No Brasil, o OxyContin e seus similares são medicamentos controlados. Uma pesquisa de abril de 2018 registra um aumento de 565% na venda desses remédios no país entre 2009 e 2015. Mesmo com esse avanço, o Brasil ainda está muito distante da dramática realidade dos Estado Unidos, onde, estima-se, há 2,6 milhões de viciados em opiáceos.
A campanha da Purdue Pharma, considerada a mais intensa já realizada por uma empresa farmacêutica, conseguiu o impensável: apagou a marca maldita de um opioide nos Estados Unidos - a ponto de o país reunir até hoje o maior contingente de viciados em remédios. Poucos anos após o lançamento do OxyContin, as vendas explodiram. Entre 1995 e 2001, o medicamento faturou 2,8 bilhões de dólares, 90% da receita total do laboratório.

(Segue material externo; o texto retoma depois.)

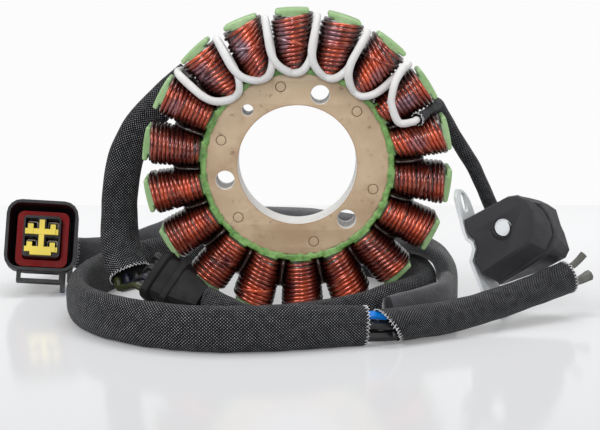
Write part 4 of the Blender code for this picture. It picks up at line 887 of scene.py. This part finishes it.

O comprimido estava no coquetel que matou o ator Heath Ledger em 2008. Michael Jackson e Prince também eram dependentes, embora tenham morrido por excesso de outro opioide, o fentanil. Apenas em 2012, foram contabilizados mais de 282 milhões de receitas de analgésicos como OxyContin, Vicodin e Percocet, o que representa quase um frasco do remédio para cada cidadão americano.
À medida que as overdoses aumentavam, Richard, filho de Raymond que assumiu a empresa no lugar do pai, insistia na tecla de culpar os usuários pelos problemas. Ele se afastou em 2003 (permaneceu no conselho por mais dez anos), e desde então nenhum Sackler exerceu o comando direto do laboratório, embora vários deles tenham funções executivas.
Os Sackler ganharam rios de dinheiro - a Forbes avalia o patrimônio da família em 13 bilhões de dólares, à frente da fortuna dos Rockefeller. Em 2007, para se livrar de vários processos por "enganar o público sobre o risco do vício em OxyContin", a Purdue Pharma desembolsou 600 milhões de dólares, um dos maiores acordos farmacêuticos da história dos EUA.
Para piorar a situação dos Sackler, novos documentos confirmam sua intenção de seguir em frente com um certo Projeto Tango, que previa investimentos para recuperar dependentes de opioides - muito meritório, não fosse a hipocrisia de faturar nas duas pontas, no estímulo e no combate ao vício.
Diante de uma enxurrada de processos, a empresa já acena com pedido de concordata. Diante das evidências, os Sackler estão se tornando párias no mundo das artes e na academia, onde passaram a vida sendo bajulados. Museus começaram a anunciar que não vão mais receber doações da família.
Em fevereiro de 2019, o museu Guggenhein de Nova York foi alvo de um protesto liderado pela fotógrafa Nan Gondin, ela própria uma ex-viciada em OxyCondin, em que manifestantes atiraram folhas de papel do alto do famoso vão do museu. Sackler, agora, é sinônimo de dependência de uma droga que, com o beneplácito de autoridades, farmácias e médicos, produziu na sociedade americana uma terrível epidemia de viciados.